(CAD and scene scripts)

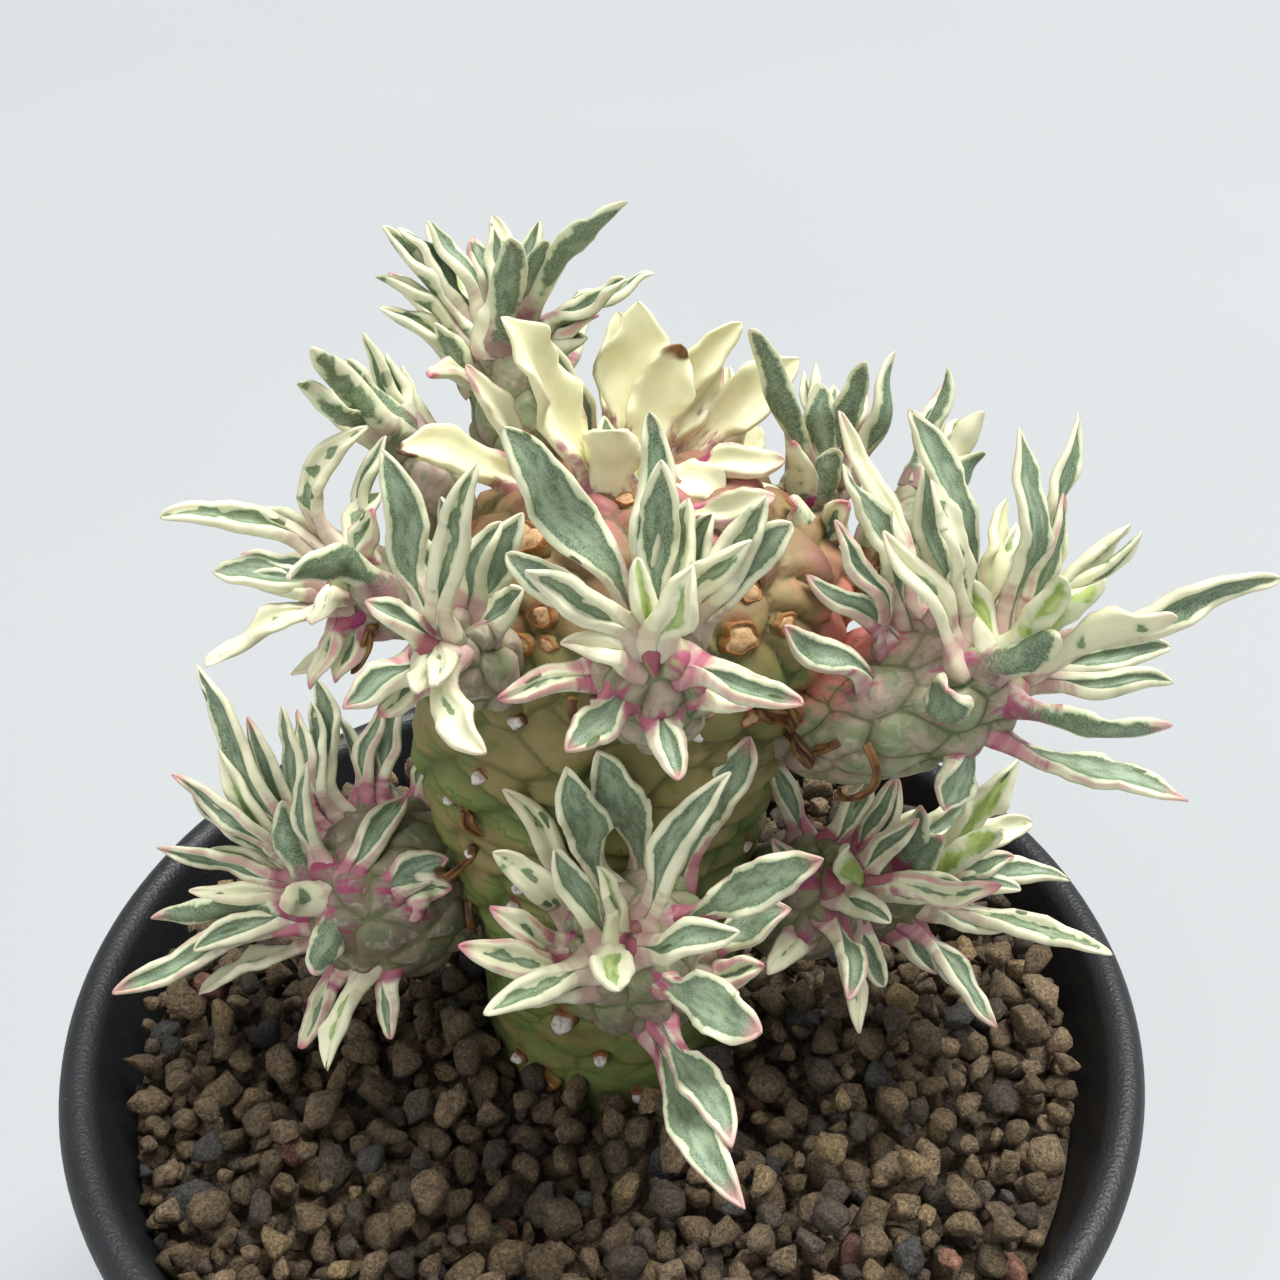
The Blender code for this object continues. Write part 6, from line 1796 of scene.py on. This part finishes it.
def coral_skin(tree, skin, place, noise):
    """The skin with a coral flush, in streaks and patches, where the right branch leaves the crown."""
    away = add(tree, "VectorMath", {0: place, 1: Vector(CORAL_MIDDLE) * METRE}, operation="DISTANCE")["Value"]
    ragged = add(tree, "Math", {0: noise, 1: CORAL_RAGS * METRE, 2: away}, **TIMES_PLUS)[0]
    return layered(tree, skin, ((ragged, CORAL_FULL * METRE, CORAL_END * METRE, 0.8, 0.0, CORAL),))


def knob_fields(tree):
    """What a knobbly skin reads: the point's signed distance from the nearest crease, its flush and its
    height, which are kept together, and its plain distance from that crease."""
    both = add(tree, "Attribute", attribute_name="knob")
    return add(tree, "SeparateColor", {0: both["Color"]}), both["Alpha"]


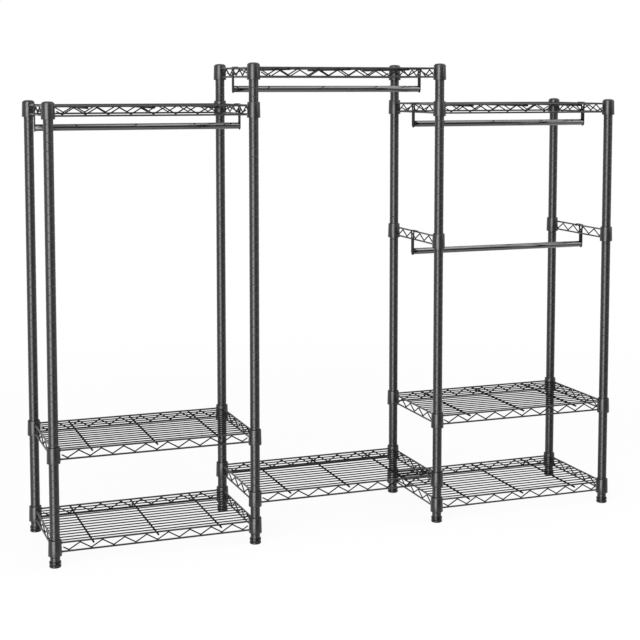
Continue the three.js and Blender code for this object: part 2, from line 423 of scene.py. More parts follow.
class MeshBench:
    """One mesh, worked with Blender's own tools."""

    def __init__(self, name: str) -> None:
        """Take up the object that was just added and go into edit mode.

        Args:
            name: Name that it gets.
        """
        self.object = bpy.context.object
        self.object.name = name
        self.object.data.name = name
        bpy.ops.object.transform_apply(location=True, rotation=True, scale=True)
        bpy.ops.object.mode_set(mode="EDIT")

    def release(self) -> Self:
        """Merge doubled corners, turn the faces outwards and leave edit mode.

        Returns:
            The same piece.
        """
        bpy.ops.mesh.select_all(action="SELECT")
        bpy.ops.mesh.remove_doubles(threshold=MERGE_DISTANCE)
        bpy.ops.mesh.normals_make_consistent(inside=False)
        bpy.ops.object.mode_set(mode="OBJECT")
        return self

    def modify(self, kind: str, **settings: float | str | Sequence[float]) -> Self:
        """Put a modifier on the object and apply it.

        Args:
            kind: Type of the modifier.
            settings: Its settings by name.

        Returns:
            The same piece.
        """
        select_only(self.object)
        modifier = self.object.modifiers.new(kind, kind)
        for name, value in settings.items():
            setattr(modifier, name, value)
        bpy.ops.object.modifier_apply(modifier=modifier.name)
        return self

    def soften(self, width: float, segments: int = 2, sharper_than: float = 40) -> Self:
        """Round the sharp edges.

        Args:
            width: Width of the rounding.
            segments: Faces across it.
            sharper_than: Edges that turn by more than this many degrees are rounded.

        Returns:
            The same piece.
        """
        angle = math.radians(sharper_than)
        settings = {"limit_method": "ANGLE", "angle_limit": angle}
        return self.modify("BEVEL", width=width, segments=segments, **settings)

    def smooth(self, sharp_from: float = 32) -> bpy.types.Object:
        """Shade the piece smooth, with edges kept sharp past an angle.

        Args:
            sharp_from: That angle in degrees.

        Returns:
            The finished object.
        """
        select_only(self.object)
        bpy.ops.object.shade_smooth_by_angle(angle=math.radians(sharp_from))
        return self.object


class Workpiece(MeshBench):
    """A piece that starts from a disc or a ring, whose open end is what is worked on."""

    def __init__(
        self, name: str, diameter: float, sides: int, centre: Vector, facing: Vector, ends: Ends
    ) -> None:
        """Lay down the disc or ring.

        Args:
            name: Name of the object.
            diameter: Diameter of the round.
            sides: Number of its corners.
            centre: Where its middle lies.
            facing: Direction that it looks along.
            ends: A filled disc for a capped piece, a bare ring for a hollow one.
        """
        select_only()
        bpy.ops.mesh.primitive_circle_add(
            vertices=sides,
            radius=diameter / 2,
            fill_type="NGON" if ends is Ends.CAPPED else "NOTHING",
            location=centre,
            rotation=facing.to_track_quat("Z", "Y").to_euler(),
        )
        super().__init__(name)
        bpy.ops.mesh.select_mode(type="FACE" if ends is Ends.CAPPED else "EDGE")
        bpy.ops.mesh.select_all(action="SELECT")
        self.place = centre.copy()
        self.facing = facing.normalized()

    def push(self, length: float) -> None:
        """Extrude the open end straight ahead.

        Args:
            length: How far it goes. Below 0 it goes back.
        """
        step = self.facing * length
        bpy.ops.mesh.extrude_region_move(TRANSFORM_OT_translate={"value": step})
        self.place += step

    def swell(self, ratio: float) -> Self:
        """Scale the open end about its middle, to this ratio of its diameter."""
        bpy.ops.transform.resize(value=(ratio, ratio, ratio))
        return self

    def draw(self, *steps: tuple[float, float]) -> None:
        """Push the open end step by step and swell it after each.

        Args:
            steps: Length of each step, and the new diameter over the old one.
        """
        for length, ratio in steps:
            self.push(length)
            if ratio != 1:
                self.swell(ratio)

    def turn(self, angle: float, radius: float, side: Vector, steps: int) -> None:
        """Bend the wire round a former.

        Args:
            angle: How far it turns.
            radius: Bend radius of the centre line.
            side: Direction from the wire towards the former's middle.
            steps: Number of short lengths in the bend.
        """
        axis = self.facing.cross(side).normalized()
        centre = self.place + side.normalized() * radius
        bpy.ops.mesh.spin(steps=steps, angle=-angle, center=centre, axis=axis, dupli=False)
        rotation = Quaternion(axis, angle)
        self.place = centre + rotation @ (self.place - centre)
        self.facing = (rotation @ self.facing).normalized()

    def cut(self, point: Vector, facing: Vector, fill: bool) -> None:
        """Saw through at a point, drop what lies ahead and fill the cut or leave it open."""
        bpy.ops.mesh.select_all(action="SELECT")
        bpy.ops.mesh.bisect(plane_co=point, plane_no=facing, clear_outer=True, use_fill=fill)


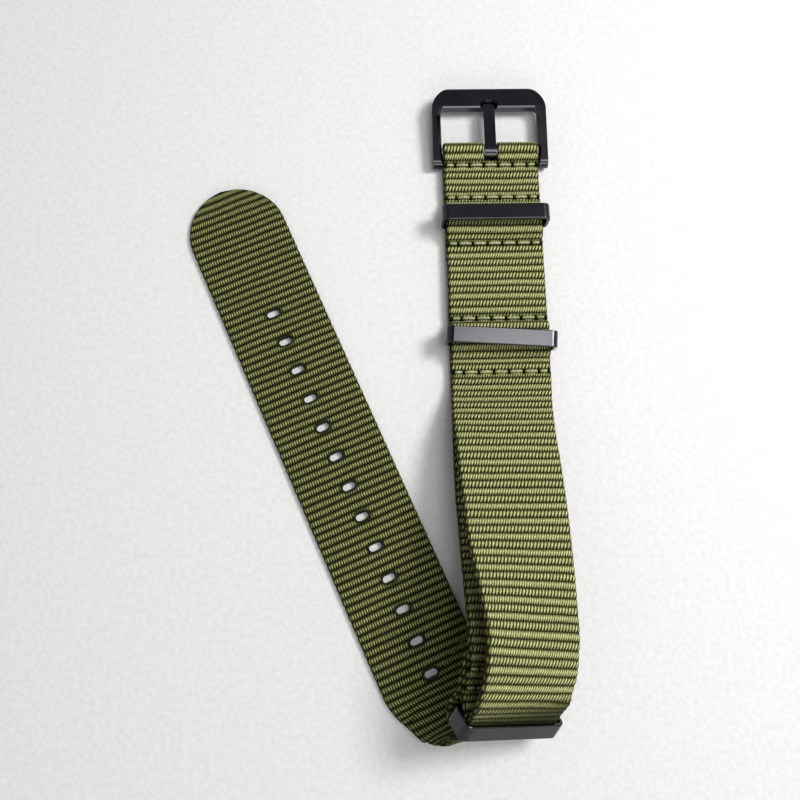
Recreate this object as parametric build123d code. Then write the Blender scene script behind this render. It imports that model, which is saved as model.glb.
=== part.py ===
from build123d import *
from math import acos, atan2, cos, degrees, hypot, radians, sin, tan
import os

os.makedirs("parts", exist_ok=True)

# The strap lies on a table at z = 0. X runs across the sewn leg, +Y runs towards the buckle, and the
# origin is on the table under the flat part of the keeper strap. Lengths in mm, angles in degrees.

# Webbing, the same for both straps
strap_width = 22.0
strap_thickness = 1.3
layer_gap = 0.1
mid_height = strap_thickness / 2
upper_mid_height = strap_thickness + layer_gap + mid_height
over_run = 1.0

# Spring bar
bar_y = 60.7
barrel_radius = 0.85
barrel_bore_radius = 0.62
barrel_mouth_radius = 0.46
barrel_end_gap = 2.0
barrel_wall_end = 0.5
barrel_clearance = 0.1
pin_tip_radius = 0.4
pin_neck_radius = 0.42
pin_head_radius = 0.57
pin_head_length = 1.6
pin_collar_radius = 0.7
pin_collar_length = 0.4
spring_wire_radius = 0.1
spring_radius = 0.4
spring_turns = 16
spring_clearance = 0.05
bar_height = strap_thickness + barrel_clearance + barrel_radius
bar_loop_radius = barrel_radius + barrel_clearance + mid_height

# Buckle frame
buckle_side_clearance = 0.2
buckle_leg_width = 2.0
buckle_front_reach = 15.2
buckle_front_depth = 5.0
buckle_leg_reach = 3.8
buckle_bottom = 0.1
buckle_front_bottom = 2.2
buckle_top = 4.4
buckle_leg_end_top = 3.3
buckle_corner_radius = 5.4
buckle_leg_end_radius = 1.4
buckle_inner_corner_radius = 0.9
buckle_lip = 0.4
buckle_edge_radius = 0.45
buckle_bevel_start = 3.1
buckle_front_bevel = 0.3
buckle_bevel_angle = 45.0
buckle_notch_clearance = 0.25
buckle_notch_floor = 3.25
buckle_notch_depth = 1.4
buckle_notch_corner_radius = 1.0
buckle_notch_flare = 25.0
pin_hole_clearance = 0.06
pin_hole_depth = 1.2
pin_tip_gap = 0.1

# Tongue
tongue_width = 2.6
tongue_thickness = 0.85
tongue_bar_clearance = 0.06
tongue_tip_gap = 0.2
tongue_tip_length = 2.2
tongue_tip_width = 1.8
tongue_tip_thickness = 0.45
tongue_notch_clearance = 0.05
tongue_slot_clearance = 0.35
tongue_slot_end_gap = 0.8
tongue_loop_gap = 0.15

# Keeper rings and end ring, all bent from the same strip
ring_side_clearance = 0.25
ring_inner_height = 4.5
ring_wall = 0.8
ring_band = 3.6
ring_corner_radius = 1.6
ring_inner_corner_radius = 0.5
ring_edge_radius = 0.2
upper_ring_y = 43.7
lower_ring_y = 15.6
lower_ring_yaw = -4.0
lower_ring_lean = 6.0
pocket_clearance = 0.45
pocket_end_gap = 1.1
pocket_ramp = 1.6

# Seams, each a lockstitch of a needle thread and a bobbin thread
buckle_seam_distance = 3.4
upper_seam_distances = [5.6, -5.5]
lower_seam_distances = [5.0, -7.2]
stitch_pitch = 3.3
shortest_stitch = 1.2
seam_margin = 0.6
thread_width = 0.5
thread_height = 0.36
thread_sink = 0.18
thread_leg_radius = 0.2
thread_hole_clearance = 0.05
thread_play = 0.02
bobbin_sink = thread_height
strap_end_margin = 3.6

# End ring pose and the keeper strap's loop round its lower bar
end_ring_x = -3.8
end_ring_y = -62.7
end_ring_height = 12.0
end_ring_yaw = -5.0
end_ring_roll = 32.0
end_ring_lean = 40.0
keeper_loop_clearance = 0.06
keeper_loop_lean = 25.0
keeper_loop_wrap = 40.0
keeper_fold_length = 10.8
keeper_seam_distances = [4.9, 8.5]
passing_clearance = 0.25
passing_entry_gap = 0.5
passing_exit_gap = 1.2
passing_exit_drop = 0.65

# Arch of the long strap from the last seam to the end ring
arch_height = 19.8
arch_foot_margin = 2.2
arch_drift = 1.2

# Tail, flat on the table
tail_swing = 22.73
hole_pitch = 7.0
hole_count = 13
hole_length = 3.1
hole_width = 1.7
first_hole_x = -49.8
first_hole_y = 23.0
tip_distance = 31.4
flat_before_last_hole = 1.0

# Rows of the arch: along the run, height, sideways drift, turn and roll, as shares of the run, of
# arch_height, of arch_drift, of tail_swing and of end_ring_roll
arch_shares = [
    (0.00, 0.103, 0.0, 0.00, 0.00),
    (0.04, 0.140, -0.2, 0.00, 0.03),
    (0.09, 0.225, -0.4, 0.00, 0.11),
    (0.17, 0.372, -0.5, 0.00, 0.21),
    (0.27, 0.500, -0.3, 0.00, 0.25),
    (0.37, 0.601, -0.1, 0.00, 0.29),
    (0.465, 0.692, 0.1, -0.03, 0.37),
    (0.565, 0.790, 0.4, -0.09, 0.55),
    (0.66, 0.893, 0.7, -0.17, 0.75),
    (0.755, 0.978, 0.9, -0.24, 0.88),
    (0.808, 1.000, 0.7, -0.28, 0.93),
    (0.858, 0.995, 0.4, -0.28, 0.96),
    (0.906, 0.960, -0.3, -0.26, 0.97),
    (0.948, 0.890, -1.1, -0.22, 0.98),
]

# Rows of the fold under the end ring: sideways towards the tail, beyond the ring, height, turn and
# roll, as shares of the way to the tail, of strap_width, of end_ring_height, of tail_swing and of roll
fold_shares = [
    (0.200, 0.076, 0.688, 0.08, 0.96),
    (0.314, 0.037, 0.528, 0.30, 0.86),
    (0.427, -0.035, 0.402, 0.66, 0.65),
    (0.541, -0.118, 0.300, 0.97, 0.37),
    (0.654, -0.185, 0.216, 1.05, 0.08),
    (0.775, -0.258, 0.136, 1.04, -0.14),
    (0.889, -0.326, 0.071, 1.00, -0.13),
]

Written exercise
The lines to return run from the one containing "Recreate this object" down to the one containing "over_run = 1.0"; give them exactly, both included, and no others.

Written solution
Recreate this object as parametric build123d code. Then write the Blender scene script behind this render. It imports that model, which is saved as model.glb.
=== part.py ===
from build123d import *
from math import acos, atan2, cos, degrees, hypot, radians, sin, tan
import os

os.makedirs("parts", exist_ok=True)

# The strap lies on a table at z = 0. X runs across the sewn leg, +Y runs towards the buckle, and the
# origin is on the table under the flat part of the keeper strap. Lengths in mm, angles in degrees.

# Webbing, the same for both straps
strap_width = 22.0
strap_thickness = 1.3
layer_gap = 0.1
mid_height = strap_thickness / 2
upper_mid_height = strap_thickness + layer_gap + mid_height
over_run = 1.0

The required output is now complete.